BRASILIA, Brazil – Brazilian meat producers BRF S.A. and Marfrig Global Foods S.A. mutually agreed to halt negotiations on a possible merger on July 11.
In May, both groups agreed to a memorandum of understanding (MOU) with Marfrig giving the companies 90 days, and possibly 30 more days, to negotiate the potential combination of assets and shares.
In security filings, the two companies stated their reasons for stopping the deal at this point.
“The companies’ decision stems from the fact that the parties were unable to reach an agreement on the terms and conditions related to the governance that would govern the company, had the transaction occurred,” BRF said in a statement.
A merger between the two companies would have created one of the largest meat producers in the world.

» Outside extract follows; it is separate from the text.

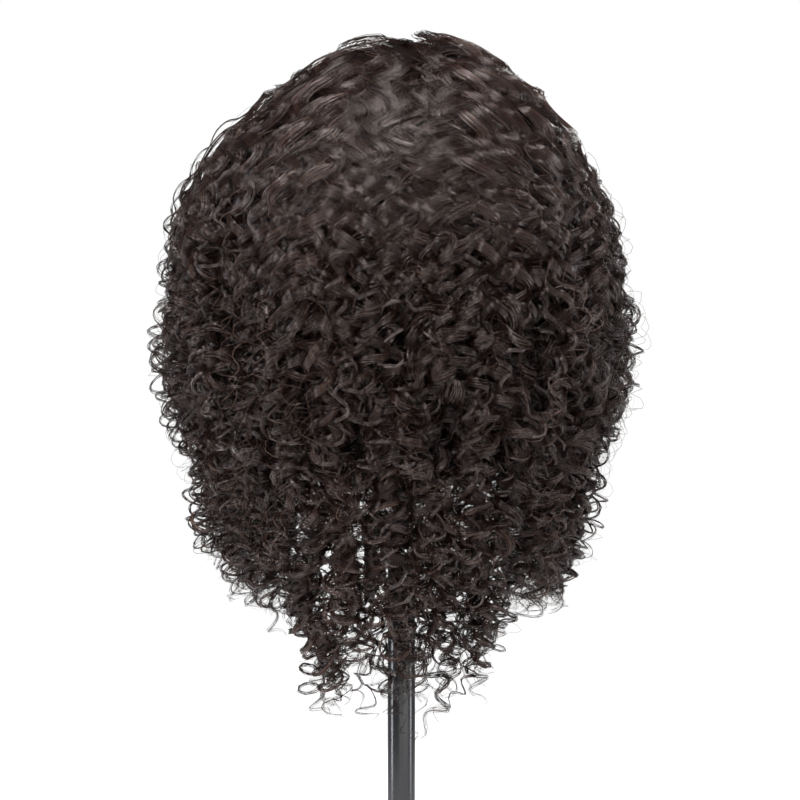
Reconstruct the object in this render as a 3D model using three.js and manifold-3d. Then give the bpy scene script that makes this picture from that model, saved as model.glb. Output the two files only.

Marfrig released a similar statement and said the termination would not affect ongoing relationships between the two companies.
During December 2018, Marfrig acquired majority shares of Argentina-based Quick Food S.A. which was owned by BRF for $60 million. Marfrig also agreed to acquire real estate and equipment from a BRF unit located in Várzea Grande in the Brazilian state of Mato Grosso for 100 million Brazilian reais.
Both companies finalized other sales and acquisitions over the last year.
On June 4, Tyson Foods Inc. bought BRF S.A.’s Thai and European businesses, which featured four production facilities in Thailand and one in both the Netherlands and the United Kingdom. Marfrig also acquired Kansas City, Missouri-based National Beef Packing Co. LLC in June 2018.